The Andover City Council on Oct. 28 approved a professional-services agreement with Olson Incorporated to update the city's Unified Development Manual (UDM), voting 6-0.
Julie Boyd, interim planning and zoning administrator, told the council the UDM is part of the city code and contains subdivision and site-plan regulations. "The idea with that was to separate it out of the pretty technical, you know, building code, and make it a more digestible format so that developers and and people living in the city can interpret the regulations in a way that's a little more plain English," Boyd said. She said the current UDM was put into practice in 2018 and has not been revised since adoption.
The contract follows an earlier RFP that drew no suitable responses. Boyd said staff reached out to Olson, which worked on Andover's comprehensive plan, and negotiated revised terms. Olson's representative, identified only as Abby during the meeting, said the scope would include a comprehensive assessment, three in-person stakeholder sessions, recommendations for immediate and phased changes, and an implementation strategy. Abby said the project would run about six months and would recommend which changes could be implemented through targeted ordinance amendments versus staff-managed, living documents.
Councilmembers focused questions on how the update would affect checklists and the ability to change administrative forms without re-adopting an ordinance. Les Manges, director of community development, explained, "The UDM is adopted by ordinance. So it's law that would have to be changed by ordinance. So it's it's not really a living, breathing document. It's a snapshot. The checklist type of things that Mike referred to would not necessarily have to be a part of that ordinance document." Manges and Boyd said moving extensive checklists out of the ordinance and keeping them as staff-maintained forms is a common practice and would allow more frequent updates.

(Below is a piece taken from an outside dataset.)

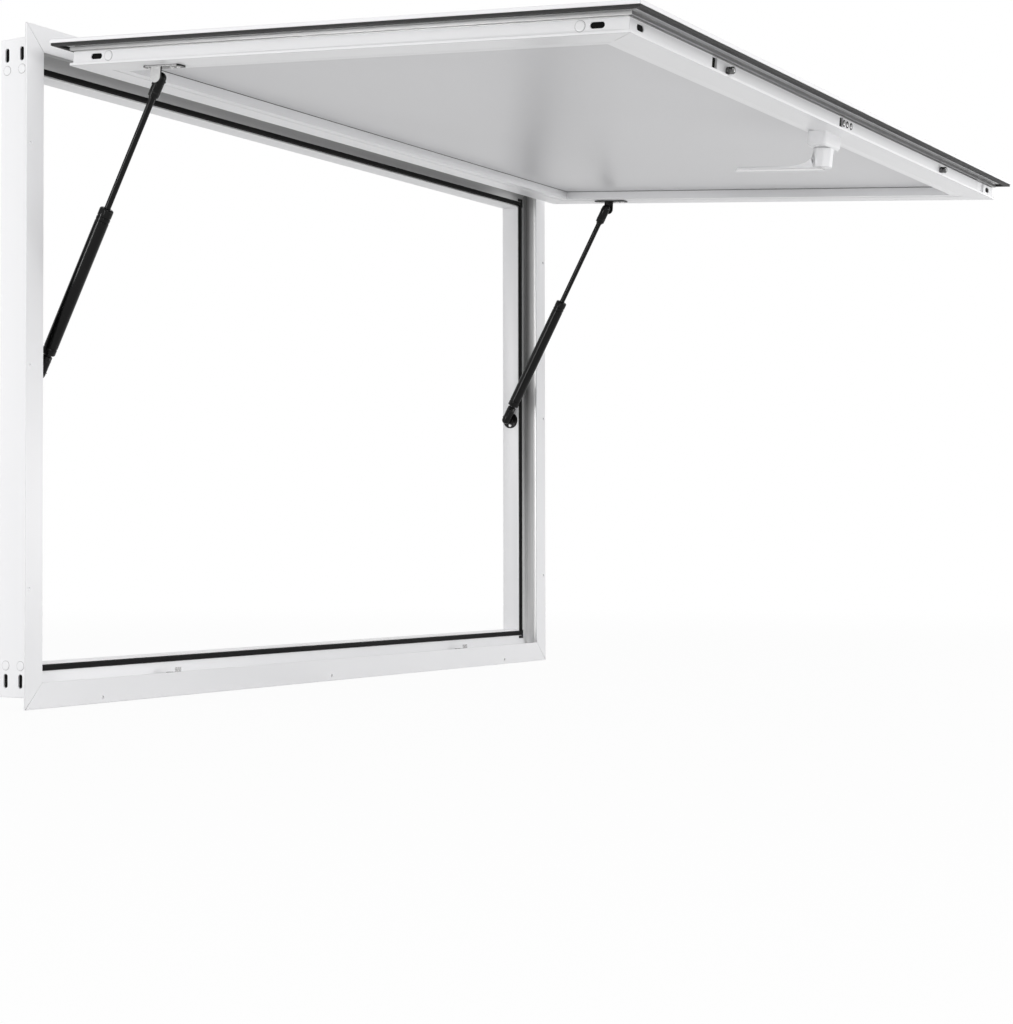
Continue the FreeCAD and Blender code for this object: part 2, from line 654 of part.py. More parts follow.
def strut_stud(sign):
    """Round flange screwed to the jamb, with the boss that carries the foot."""
    wall = sign * value(f"{HALF_WIDTH} - Sizes.stop_reach")
    reach = value("Sizes.strut_inboard - Sizes.socket_radius - Sizes.stud_end_gap")
    disc = value("Sizes.stud_disc_height")
    boss = value("Sizes.stud_boss_height")
    profile = [(0, 0), (value("Sizes.stud_disc_radius"), 0), (value("Sizes.stud_disc_radius"), disc),
               (value("Sizes.stud_boss_radius"), disc), (value("Sizes.stud_boss_radius"), boss),
               (neck_radius, boss), (neck_radius, reach), (0, reach)]
    to_wall = moved(wall, foot_y, foot_z).multiply(turned(V(0, 1, 0), -90 * sign))
    return revolved(profile).transformGeometry(to_wall.toMatrix())


def strut_bracket(centre, sign):
    """Screwed plate on the stile's back with a leg that carries the ball."""
    width, leg = value("Sizes.bracket_width"), value("Sizes.bracket_leg")
    length, thick = value("Sizes.bracket_length"), value("Sizes.bracket_plate")
    leg_width = value("Sizes.bracket_leg_width")
    leg_face = centre + sign * value("Sizes.socket_radius + Sizes.bracket_leg_gap")
    outer = leg_face + sign * leg
    high = pivot_z + value("Sizes.bracket_rear")
    plate = Part.makeBox(width, thick, length,
                         V(min(outer, outer - sign * width), leaf_back, high - length))
    plate = plate.makeFillet(value("Sizes.bracket_corner"), edges_along(plate, V(0, 1, 0)))
    for index in range(2):
        hole_z = pivot_z - value(f"Sizes.bracket_screw_first - {index} * Sizes.bracket_screw_pitch")
        plate = plate.cut(Part.makeCylinder(value("Sizes.bracket_screw_radius"), thick,
                                            V(outer - sign * width / 2, leaf_back, hole_z), V(0, 1, 0)))
    tongue = Part.makeBox(leg, pivot_y - leaf_back, leg_width,
                          V(min(leg_face, outer), leaf_back, pivot_z - leg_width / 2))
    tongue = tongue.fuse(Part.makeCylinder(leg_width / 2, leg,
                                           V(min(leg_face, outer), pivot_y, pivot_z), V(1, 0, 0)))
    pivot = V(centre, pivot_y, pivot_z)
    neck = Part.makeCylinder(neck_radius, abs(leg_face - centre), pivot, V(sign, 0, 0))
    return plate.multiFuse([tongue, neck, Part.makeSphere(ball_radius, pivot)]).removeSplitter()


for side, sign in (("left", -1), ("right", 1)):
    centre = sign * value(STRUT_X)
    outboard = V(sign, 0, 0)
    strut = moved(centre, foot_y, foot_z).multiply(turned(V(1, 0, 0), strut_tilt))
    head = strut.multiply(moved(0, 0, strut_length)).multiply(turned(V(1, 0, 0), 180))
    keep_shape(f"strut_tube_{side}", strut_tube(), strut)
    keep_shape(f"strut_rod_{side}", strut_rod(), strut)
    keep_shape(f"strut_foot_socket_{side}", strut_socket(outboard), strut)
    keep_shape(f"strut_rod_socket_{side}", strut_socket(outboard), head)
    keep_shape(f"strut_stud_{side}", strut_stud(sign))
    keep_shape(f"strut_bracket_{side}", strut_bracket(centre, sign), SWING)

# Lock bars in the front rail's channel, joined behind by the link plate, with a roller on each
lip_low = value("Sizes.lip_low_margin")
bar_face = lip_low + value(FACE_DEEP)
bar_back = bar_face + value("Sizes.bar_thickness")
fit = value("Sizes.bar_clearance")
bar_front_y = leaf_face + value("Sizes.groove_foot") + fit
bar_width = value("Sizes.face_foot - Sizes.groove_foot") - 2 * fit
roller_radius = value("Sizes.roller_radius")
roller_y = leaf_face + value("Sizes.roller_level")
roller_tip = lip_low + value("Sizes.lip_reach - Sizes.roller_reach")
bar_ends = {"left": (-value("Sizes.bar_outer_end"), -value("Sizes.bar_left_start")),
            "right": (-value("Sizes.bar_right_start"), value("Sizes.bar_far_end"))}
for side, sign in (("left", -1), ("right", 1)):
    first, last = bar_ends[side]
    bar = Part.makeBox(last - first, bar_width, bar_back - bar_face, V(first, bar_front_y, bar_face))
    keep_shape(f"lock_bar_{side}", bar, SWING)
    roller_x = sign * value(f"Sizes.roller_{side}")
    roller = Part.makeCylinder(roller_radius, bar_face - roller_tip, V(roller_x, roller_y, roller_tip))
    tip = [e for e in roller.Edges if abs(e.BoundBox.ZMax - roller_tip) < 0.01]
    keep_shape(f"lock_roller_{side}", roller.makeChamfer(value("Sizes.roller_edge"), tip), SWING)
link_reach = value("Sizes.link_overlap")
link_first = -value("Sizes.bar_left_start") - link_reach
link_last = -value("Sizes.bar_right_start") + link_reach
link_y = leaf_face + value(FACE_MIDDLE) - value("Sizes.link_width") / 2
link = Part.makeBox(link_last - link_first, value("Sizes.link_width"), value("Sizes.link_thickness"),
                    V(link_first, link_y, bar_back))
keep_shape("lock_link_plate", link, SWING)

# Handle on the front rail: screwed base, turning eight-sided drum and cranked lever
handle_x = value("Sizes.handle_offset")
handle_z = lip_low + value("Sizes.handle_from_edge")
base_length, base_width = value("Sizes.handle_base_length"), value("Sizes.handle_base_width")
base_height = value("Sizes.handle_base_height")
base = Part.makeBox(base_length, base_height, base_width,
                    V(handle_x - base_length / 2, leaf_back, handle_z - base_width / 2))
base = base.makeFillet(value("Sizes.handle_base_corner"), edges_along(base, V(0, 1, 0)))
rim = [e for e in base.Edges if e.BoundBox.YMin > leaf_back + base_height - 0.01]
keep_shape("handle_base", base.makeChamfer(value("Sizes.handle_base_chamfer"), rim), SWING)

drum_foot = leaf_back + base_height + value("Sizes.handle_running_gap")
drum_top = drum_foot + value("Sizes.handle_drum_height")


def drum_ring(radius, y):
    """Eight-sided wire round the handle's axis."""
    turns = [math.radians(45 * index + 22.5) for index in range(8)]
    points = [V(handle_x + radius * math.cos(t), y, handle_z + radius * math.sin(t)) for t in turns]
    return Part.makePolygon(points + points[:1])


drum = Part.makeLoft([drum_ring(value("Sizes.handle_drum_radius"), drum_foot),
                      drum_ring(value("Sizes.handle_drum_foot_radius"), drum_top)], True)


def lever():
    """Flat lever whose inner side rises to the drum in a hollow curve; tapered, with a round tip."""
    low = drum_top + value("Sizes.lever_drop")
    blade = low - value("Sizes.lever_thickness")
    root = low - value("Sizes.lever_gusset_height")
    start = handle_z + value("Sizes.lever_root")
    bend = handle_z + value("Sizes.handle_drum_radius + Sizes.lever_gusset_length")
    end = handle_z + value("Sizes.lever_length")
    hollow = V(0, blade - (blade - root) * value("Sizes.lever_hollow"),
               bend - (bend - start) * value("Sizes.lever_hollow_place"))
    corners = [V(0, blade, bend), V(0, blade, end), V(0, low, end), V(0, low, handle_z),
               V(0, root, handle_z), V(0, root, start)]
    edges = [Part.makeLine(one, other) for one, other in zip(corners, corners[1:])]
    edges.append(Part.Arc(corners[-1], hollow, corners[0]).toShape())
    wide = value("Sizes.lever_root_width")
    side_view = Part.Face(Part.Wire(edges)).extrude(V(wide, 0, 0))
    side_view.translate(V(handle_x - wide / 2, 0, 0))
    tip = value("Sizes.lever_tip_width") / 2
    plan = prism([V(handle_x - wide / 2, root, handle_z), V(handle_x + wide / 2, root, handle_z),
                  V(handle_x + tip, root, end - tip), V(handle_x - tip, root, end - tip)],
                 V(0, low - root, 0))
    plan = plan.fuse(Part.makeCylinder(tip, low - root, V(handle_x, root, end - tip), V(0, 1, 0)))
    return side_view.common(plan)


keep_shape("handle_lever", drum.fuse(lever()).removeSplitter(), SWING)

# Keepers on the sill's ridge, beside the rollers while the lock is open
keeper_length = value("Sizes.keeper_length")
keeper_floor = value("Sizes.rebate_wall + Sizes.rebate_ridge")
keeper_front = value(f"{RETURN_BACK} + Sizes.keeper_front")
for side, sign in (("left", -1), ("right", 1)):
    left = sign * value(f"Sizes.roller_{side}") + value("Sizes.lock_travel") - keeper_length / 2
    depth, plate = value("Sizes.keeper_depth"), value("Sizes.keeper_plate")
    hook, thick = value("Sizes.keeper_hook"), value("Sizes.keeper_hook_thickness")
    bend = value("Sizes.keeper_bend")
    section = [V(left, keeper_front, keeper_floor + bend), V(left, keeper_front + bend, keeper_floor),
               V(left, keeper_front + depth, keeper_floor), V(left, keeper_front + depth, keeper_floor + plate),
               V(left, keeper_front + thick, keeper_floor + plate),
               V(left, keeper_front + thick, keeper_floor + hook), V(left, keeper_front, keeper_floor + hook)]
    keep_shape(f"keeper_{side}", prism(section, V(keeper_length, 0, 0)))

doc.recompute()

for thing in doc.Objects:
    if "Invalid" in thing.State or "Error" in thing.State:
        raise RuntimeError(f"{thing.Label} did not compute: {thing.State}")
for piece in parts:
    if piece.Shape.isNull() or not piece.Shape.isValid():
        raise RuntimeError(f"{piece.Label} has no valid shape")

os.makedirs("parts", exist_ok=True)
for piece in parts:
    piece.Shape.exportStep(f"parts/{piece.Label}.step")
print(f"{len(parts)} pieces, strut {strut_length:.1f} mm, tube {tube_length:.1f} mm")
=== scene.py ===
import json
import math

import bmesh
import bpy
from mathutils import Matrix, Vector


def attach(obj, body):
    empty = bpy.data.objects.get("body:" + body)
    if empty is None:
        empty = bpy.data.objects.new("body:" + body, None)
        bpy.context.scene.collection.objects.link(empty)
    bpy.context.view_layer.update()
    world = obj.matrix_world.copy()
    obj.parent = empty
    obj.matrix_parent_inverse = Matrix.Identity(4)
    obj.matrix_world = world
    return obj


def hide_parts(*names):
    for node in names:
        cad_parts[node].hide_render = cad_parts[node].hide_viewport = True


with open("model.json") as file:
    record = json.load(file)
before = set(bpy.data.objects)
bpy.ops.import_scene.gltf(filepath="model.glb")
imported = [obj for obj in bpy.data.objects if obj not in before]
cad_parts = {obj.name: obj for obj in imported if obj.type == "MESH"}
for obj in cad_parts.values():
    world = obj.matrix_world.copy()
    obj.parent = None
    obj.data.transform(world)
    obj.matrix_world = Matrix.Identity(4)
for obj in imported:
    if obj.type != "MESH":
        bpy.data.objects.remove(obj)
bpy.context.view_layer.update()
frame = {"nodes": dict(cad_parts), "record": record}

nodes = frame["nodes"]
record = frame["record"]
slotOf = {entry["node"]: entry["material_slot"] for entry in record["subparts"]}
bodyOf = {node: body for body, held in record["behaviour"]["bodies"].items() for node in held}
mm = 0.001
print("frame loaded:", len(nodes), "nodes")


# Shader sums: a socket that adds its own Math nodes
class Socket:
    def __init__(self, shader, socket):
        self.shader = shader
        self.socket = socket

    def sum(self, operation, other, flipped=False):
        first, second = (other, self) if flipped else (self, other)
        return self.shader.node("ShaderNodeMath", {"operation": operation}, {0: first, 1: second})

    def __add__(self, other):
        return self.sum("ADD", other)

    def __radd__(self, other):
        return self.sum("ADD", other, True)

    def __sub__(self, other):
        return self.sum("SUBTRACT", other)

    def __rsub__(self, other):
        return self.sum("SUBTRACT", other, True)

    def __mul__(self, other):
        return self.sum("MULTIPLY", other)

    def __rmul__(self, other):
        return self.sum("MULTIPLY", other, True)

    def __truediv__(self, other):
        return self.sum("DIVIDE", other)

    def __rtruediv__(self, other):
        return self.sum("DIVIDE", other, True)

    def __pow__(self, other):
        return self.sum("POWER", other)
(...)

Councilmember Paul Wimmer asked whether reimbursable expenses were included in the contract total; he noted the staff memo referenced "30,000 and some odd" and asked whether underruns would be refunded and overruns billed. Abby said reimbursable expenses were expected to be mileage and occasional overnight and meal costs for staff attending in-person sessions, and that the firm would manage those internally and would not bill the city beyond the agreed scope without appropriate contract language.
Councilmember Homer moved to approve the agreement with Olson Incorporated and Phil Hamlet seconded. The motion passed 6-0.
The contract was presented as a "refresh" rather than a wholesale rewrite; staff said the work aims to correct internal inconsistencies (for example, mismatched tables across chapters), reduce the number of recurring zoning variances by clarifying standards, and improve the user experience for applicants and developers. The council directed staff and the consultant to return as needed with recommended ordinance amendments for formal adoption.